The “California Craft Cannabis Initiative” was filed by proponents Heather Burke and Omar Figueroa.
The “Compassionate and Sensible Access Act” was filed by Craig Beresh; Jeffrey Byrne; Lanette Davies; Richard Fenton; Kandice Hawes; Donna Lambert; Ronald Mullins; Eric Salerno; Deborah Tharp; Kathie Thelen; and Randall Welty.
Proponents of the thirteen-page California Craft Cannabis Initiative call it an inclusive effort designed to protect California’s rich heritage of artisan cannabis growers. The ballot language is the result of an open-source editing process, combined with legal advice by private and state attorneys, they say.

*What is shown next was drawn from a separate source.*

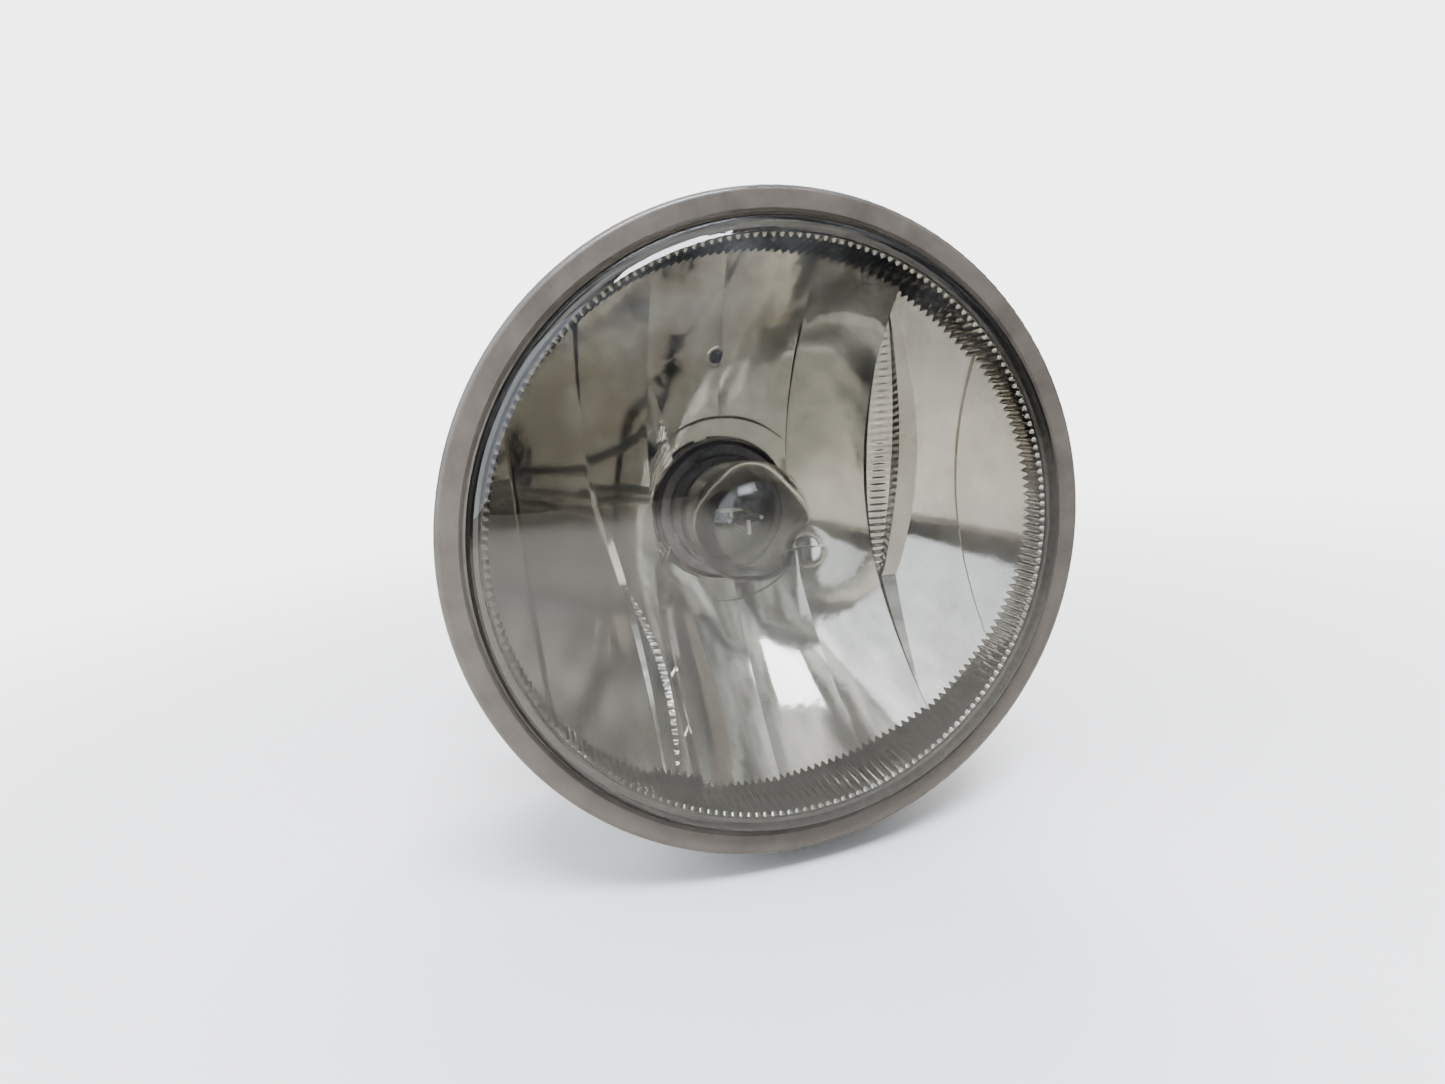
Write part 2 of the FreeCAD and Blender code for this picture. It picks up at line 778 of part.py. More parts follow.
def rounded_box(half_width, half_height, corner):
    """Corners of a rectangle with quarter-round corners."""
    points = []
    signs = ((1, 1), (-1, 1), (-1, -1), (1, -1))
    for number, (across, up) in enumerate(signs):
        side = (across * half_width, up * (half_height - corner))
        end = (across * (half_width - corner), up * half_height)
        first, second = (side, end) if number % 2 == 0 else (end, side)
        points.append(first)
        points.append((*second, corner, 1))
    return points


def bulb_retainer():
    """Pressed ring that holds the glass in the base, with a locating notch."""
    ring = turned("retainer_ring", [
        (size.glass_radius + 0.4, back(size.base_front) - 0.8),
        (size.base_radius - 0.1, back(size.base_front) - 0.8),
        (size.base_radius - 0.1, back(size.base_front)),
        (size.glass_radius + 0.4, back(size.base_front)),
    ])
    x, z = on_circle(size.base_radius, 100)
    notch = rod("retainer_notch", 1.0, 3, x, back(size.base_front) - 2, z)
    return cut("bulb_retainer", ring, notch)


def bulb_glass():
    """Clear round envelope with a domed front, open at the foot where the stem closes it."""
    outer = size.glass_radius
    inner = outer - size.glass_wall
    return cut("bulb_glass", glass_shape("glass_outside", outer, 0.0),
               fused("glass_voids", [glass_shape("glass_inside", inner, size.glass_wall),
                                     rod("glass_mouth", size.stem_radius, 4, 0,
                                         back(size.glass_foot) - 2, 0)]))


def glass_shape(name, radius, inset):
    """A round-ended cylinder for the outer or inner face of the envelope."""
    apex = back(size.glass_apex + inset)
    shoulder = back(size.glass_shoulder)
    rise = shoulder - apex
    dome = (radius * radius + rise * rise) / (2 * rise)
    return turned(name, [
        (0, apex),
        (radius, shoulder, dome, 1),
        (radius, back(size.glass_foot - inset)),
        (0, back(size.glass_foot - inset)),
    ])


def bulb_stem():
    """Glass stem that closes the envelope's foot and carries the wires."""
    radius = size.stem_radius
    return turned("bulb_stem", [
        (0, back(size.stem_front)),
        (radius - 1.4, back(size.stem_front)),
        (radius - 1.4, back(36.5)),
        (radius, back(37.6)),
        (radius, back(size.glass_foot) + 2),
        (0, back(size.glass_foot) + 2),
    ])


def bulb_filament():
    """The coil's envelope, set across the lamp's axis."""
    return rod("bulb_filament", size.coil_radius, size.coil_half * 2, -size.coil_half,
               back(size.coil_depth), 0, "x")


def bulb_supports():
    """Two bent lead wires to the coil's ends and a forked third support in front of it."""
    reach = size.coil_half + size.wire_radius
    front = back(size.coil_depth)
    foot = back(size.stem_front) - size.wire_radius
    wires = []
    for side, name in ((-1, "left"), (1, "right")):
        wires.append(fused(f"lead_{name}", [
            rod(f"lead_rod_{name}", size.wire_radius, foot - front, side * reach, front, 0),
            rod(f"lead_bend_{name}", size.wire_radius, reach, reach * ((side - 1) / 2), foot, 0, "x"),
        ]))
    fork = front - 1.6
    low = size.coil_half * -0.8
    wires.append(fused("third_support", [
        rod("third_post", size.wire_radius, foot - 1.2 - fork, 0, fork, low),
        rod("third_fork", size.wire_radius, -low, 0, fork, low, "z"),
        rod("third_foot", size.wire_radius, -low, 0, foot - 1.2, low, "z"),
    ]))
    return group("bulb_supports", wires)


def bulb_o_ring():
    """Square-section seal in the base's groove, in the reflector's neck."""
    return turned("bulb_o_ring", [
        (size.seal_groove, back(39.0)),
        (size.seal_radius, back(39.4)),
        (size.seal_radius, back(40.8)),
        (size.seal_groove, back(41.2)),
    ])


def bulb_terminals():
    """Two contact blades in the plug socket."""
    blades = []
    for side, name in ((-1, "left"), (1, "right")):
        middle = side * size.blade_offset
        blades.append(block(f"blade_{name}",
                            (middle - size.blade_width / 2, back(49.0), size.blade_thickness / -2),
                            (middle + size.blade_width / 2, back(size.shroud_back - 3),
                             size.blade_thickness / 2)))
    return group("bulb_terminals", blades)


# ------------------------------------------------------------------ bracket
def bracket():
    """Bent steel U with a window for the bulb, four bolt holes and a tab for the aim screw."""
    half = size.bracket_half_width
    inner = half - size.plate
    bend = size.bend_radius
    front = back(size.pivot_depth - size.arm_end)
    section = padded("bracket_section", "XY", [
        (half - bend, 0),
        (half, -bend, bend, -1),
        (half, front),
        (inner, front),
        (inner, -bend),
        (half - bend, -size.plate, bend - size.plate, 1),
        (bend - half, -size.plate),
        (-inner, -bend, bend - size.plate, 1),
        (-inner, front),
        (-half, front),
        (-half, -bend),
        (bend - half, 0, bend, -1),
    ], size.bracket_half_height * 2)
    pivot_y = back(size.pivot_depth)
    high = size.bracket_half_height
    side = padded("bracket_side", "YZ", [
        (0, -high),
        (0, high),
        (-size.arm_root, high),
        (pivot_y, size.arm_end),
        (pivot_y - size.arm_end, 0, size.arm_end, 1),
        (pivot_y, -size.arm_end, size.arm_end, 1),
        (-size.arm_root, -high),
    ], half * 2 + 2)
    face = padded("bracket_face", "XZ", [
        (half, -size.corner_z),
        (half, size.corner_z),
        (size.corner_x, high),
        (-size.corner_x, high),
        (-half, size.corner_z),
        (-half, -size.corner_z),
        (-size.corner_x, -high),
        (size.corner_x, -high),
    ], size.mount_depth * 2)
    tab_front = back(size.aim_tab_front)
    tab_half = size.aim_tab_half
    strap = block("aim_strap", (-tab_half, tab_front, -high), (tab_half, 0, size.plate - high))
    tab = block("aim_tab", (-tab_half, tab_front, -size.aim_tab_low),
                (tab_half, tab_front + size.plate, size.plate - high))
    ribs = []
    for side_sign, name in ((-1, "left"), (1, "right")):
        middle = side_sign * (tab_half - size.plate / 2)
        ribs.append(block(f"aim_rib_{name}",
                          (middle - size.plate / 2, tab_front, -high - 8),
                          (middle + size.plate / 2, tab_front + 8, size.plate - high)))
    solid = fused("bracket_solid",
                  [common("bracket_u", common("bracket_sides", section, side), face),
                   strap, tab, *ribs])
    voids = [
        rod("bracket_window", size.window_radius, size.plate + 2, 0, -size.plate - 1, 0),
        rod("pivot_holes", size.bush_radius, half * 2 + 2, -half - 1, pivot_y, 0, "x"),
        rod("aim_hole", size.grommet_radius, size.plate + 2, 0, tab_front - 1, -size.aim_drop),
    ]
    for x_sign in (-1, 1):
        for z_sign in (-1, 1):
            voids.append(rod(f"bolt_hole_{x_sign + 1}_{z_sign + 1}", size.hole_radius,
                             size.plate + 2, x_sign * size.hole_x, -size.plate - 1,
                             z_sign * size.hole_z))
    return cut("bracket", solid, fused("bracket_voids", voids))


def pivot_bushings():
    """Flanged nylon bushings in the bracket's arms."""
    bore = size.pivot_shoulder + size.running_gap
    return pivot_piece("pivot_bushings", [
        (bore, size.bush_start),
        (size.bush_radius, size.bush_start),
        (size.bush_radius, size.bracket_half_width),
        (size.bush_flange, size.bracket_half_width),
        (size.bush_flange, size.bush_end),
        (bore, size.bush_end),
    ])


# ------------------------------------------------------------------ aim adjuster
def adjuster_grommet():
    """Nylon grommet in the bracket's tab, in which the aim screw turns."""
    front = back(size.aim_tab_front)
    rear = front + size.plate
    bore = size.aim_journal + size.running_gap
    grommet = turned("adjuster_grommet", [
        (bore, front - 0.8),
        (size.grommet_radius, front - 0.8),
        (size.grommet_radius + 0.6, front - 0.4),
        (size.grommet_radius + 0.6, front),
        (size.grommet_radius, front),
        (size.grommet_radius, rear),
        (size.grommet_flange, rear),
        (size.grommet_flange, rear + 0.8),
        (bore, rear + 0.8),
    ])
    return place(grommet, 0, 0, -size.aim_drop)


def adjuster_screw():
    """Aim screw: a thread at the front, a journal, a flange and a hexagon head with a recess."""
    clip = back(size.aim_tab_front) - 1.8
    shaft = turned("aim_shaft", [
        (0, back(size.aim_tip)),
        (size.aim_thread - 0.7, back(size.aim_tip)),
        (size.aim_thread, back(size.aim_tip) + 0.9),
        (size.aim_thread, clip - 1.5),
        (size.aim_journal, clip - 1.5),
        (size.aim_journal, clip),
        (size.aim_thread - 0.4, clip),
        (size.aim_thread - 0.4, clip + 0.8),
        (size.aim_journal, clip + 0.8),
        (size.aim_journal, back(size.aim_shoulder)),
        (size.aim_flange, back(size.aim_shoulder)),
        (size.aim_flange, back(size.aim_head)),
        (0, back(size.aim_head)),
    ])
    place(shaft, 0, 0, -size.aim_drop)
    head = doc.addObject("Part::Prism", "aim_hexagon")
    head.Polygon = 6
    bind(head, "Circumradius", size.aim_flange - 1.4)
    bind(head, "Height", size.aim_head_back - size.aim_head)
    place(head, 0, back(size.aim_head), -size.aim_drop, ALONG["y"])
    recess = rod("aim_recess", 2.0, 3.4, 0, back(size.aim_head_back) - 3, -size.aim_drop)
    return cut("adjuster_screw", fused("aim_blank", [shaft, head]), recess)


def adjuster_clip():
    """Open clip in the screw's groove, in front of the grommet."""
    clip = back(size.aim_tab_front) - 1.8
    inner = size.aim_thread - 0.4
    ring = place(turned("clip_ring", [
        (inner, clip),
        (inner + 2.6, clip),
        (inner + 2.6, clip + 0.8),
        (inner, clip + 0.8),
    ]), 0, 0, -size.aim_drop)
    mouth = block("clip_mouth", (-1.5, clip - 1, -size.aim_drop),
                  (1.5, clip + 2, 6 - size.aim_drop))
    return cut("adjuster_clip", ring, mouth)


def adjuster_nut():
    """Ball nut with two ears that keep it from turning in its socket."""
    y = back(size.pivot_depth)
    drop = -size.aim_drop
    solid = fused("nut_solid", [
        ball("nut_ball", size.ball_radius, 0, y, drop),
        rod("nut_ears", size.ear_radius, size.ear_reach * 2, -size.ear_reach, y, drop, "x"),
    ])
    bore = rod("nut_bore", size.aim_thread + size.nut_gap, 12, 0, y - 6, drop)
    return cut("adjuster_nut", solid, bore)


# ------------------------------------------------------------------ the assembly
BUILDERS = (
    lens, lens_seal, housing, reflector, reflector_screws, neck_gasket, vent_cap, vent_membrane,
    pivot_inserts, pivot_screws, pivot_washers, adjuster_socket, bulb_base, bulb_retainer,
    bulb_glass, bulb_stem, bulb_filament, bulb_supports, bulb_o_ring, bulb_terminals, bracket,
    pivot_bushings, adjuster_grommet, adjuster_screw, adjuster_clip, adjuster_nut,
)


def main():
    """Builds every piece, checks the document and writes one STEP file for each node."""
    pieces = {}
    for builder in BUILDERS:
        piece = builder()
        piece.Label = builder.__name__
        pieces[builder.__name__] = piece
    doc.recompute()
    for item in doc.Objects:
        if "Invalid" in item.State or "Error" in item.State:
            raise RuntimeError(f"{item.Label} failed: {item.State}")
    os.makedirs("parts", exist_ok=True)
    for name, piece in pieces.items():
        shape = piece.Shape
        if shape.isNull() or not shape.isValid() or not shape.Solids:
            raise RuntimeError(f"{name} has no valid solid")
        shape.exportStep(os.path.join("parts", f"{name}.step"))
        box = shape.BoundBox
        print(f"{name:18s} solids {len(shape.Solids)} volume {shape.Volume:9.1f} "
              f"x {box.XMin:6.1f} {box.XMax:6.1f} y {box.YMin:6.1f} {box.YMax:6.1f} "
              f"z {box.ZMin:6.1f} {box.ZMax:6.1f}")


main()
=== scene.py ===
"""Looks for a round fog light: glass lens, faceted mirror bowl, clear bulb, bracket and aim screw.

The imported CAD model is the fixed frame.  The pieces whose look needs more than the CAD shape are
rebuilt here in fine mesh: the mirror bowl, the bulb's glass and coil, and the threaded aim screw.
Every other CAD piece keeps its mesh and gets the finish of what it is made from.
Lengths inside the classes are in millimetres; `Shape.to_object` turns them to metres.
"""

import logging
import math
from collections.abc import Callable, Sequence
from dataclasses import dataclass, field
from enum import Enum

import bmesh
import bpy
from mathutils import Matrix, Vector


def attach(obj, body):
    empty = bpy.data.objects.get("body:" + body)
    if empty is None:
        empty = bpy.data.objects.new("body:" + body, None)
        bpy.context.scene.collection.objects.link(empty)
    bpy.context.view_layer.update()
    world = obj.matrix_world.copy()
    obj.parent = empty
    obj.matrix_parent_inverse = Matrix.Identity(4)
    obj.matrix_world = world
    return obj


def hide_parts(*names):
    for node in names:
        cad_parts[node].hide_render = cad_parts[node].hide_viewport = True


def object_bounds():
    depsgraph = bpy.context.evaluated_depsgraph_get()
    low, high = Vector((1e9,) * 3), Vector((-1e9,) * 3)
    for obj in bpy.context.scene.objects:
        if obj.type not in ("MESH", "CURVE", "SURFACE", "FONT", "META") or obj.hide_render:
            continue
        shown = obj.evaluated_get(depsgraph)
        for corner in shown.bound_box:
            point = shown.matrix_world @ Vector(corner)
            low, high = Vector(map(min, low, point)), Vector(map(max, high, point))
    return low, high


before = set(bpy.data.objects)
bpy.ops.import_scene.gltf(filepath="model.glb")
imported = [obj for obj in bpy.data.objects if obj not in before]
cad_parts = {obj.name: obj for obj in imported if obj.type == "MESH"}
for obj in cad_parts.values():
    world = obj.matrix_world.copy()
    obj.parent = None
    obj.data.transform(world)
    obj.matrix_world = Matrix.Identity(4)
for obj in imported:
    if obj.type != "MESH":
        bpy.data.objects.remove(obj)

CAD_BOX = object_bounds()
LOG = logging.getLogger("fog_light")
MOUNT_DEPTH = 70.0
METRES_PER_MM = 0.001
WELD_DISTANCE = 2e-6
SLIVER_LENGTH = 1e-6
FLOOR_GAP = 0.0005
LIGHTS_AIM = (0, -0.04, 0)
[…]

The Compassionate and Sensible Access Act is a very short, one-page initiative that protects a doctor’s right to recommend cannabis, as well as limits officials’ ability to regulate cultivation, transportation and distribution.
Anyone with $200 can file the paperwork to start the initiative process. The big hurdle is in gathering several hundred thousand valid signatures by state-mandated deadlines. The California Attorney General recommends all groups hoping to be part of the 2016 initiative process submit their language by July 7.
Campaigns have 180 days from the day Attorney General Kamala Harris issues her title and summary to collect the necessary signatures. Collecting signatures has never been easier, though, said Joe Trippi, veteran campaign manager for Howard Dean and Jerry Brown, who is also working with ReformCA.
The number of valid signatures needed to qualify an initiative is equal to at least 8 percent of the total votes cast for governor in the last gubernatorial election. Luckily for pot-law reformers, the 2014 California election had one of the lowest voter turnouts of all time — the worst since 1978: Just 7.3 million — or 42.2 percent of California’s eligible voters — voted. In the 2010 governor’s race, by contrast, 10 million voters cast ballots.
That means activists have to get 585,407 valid signatures for the 2016 election, rather than of hundreds of thousands more. With signatures costing about $1 each to gather, voter apathy in 2014 just made pot legalization several hundred thousand dollars cheaper. “It’s ridiculous,” Trippi said. “There’s almost no barrier [to getting onto the ballot]. I’ve been working in the state since 1975, and I’ve never seen it like this.”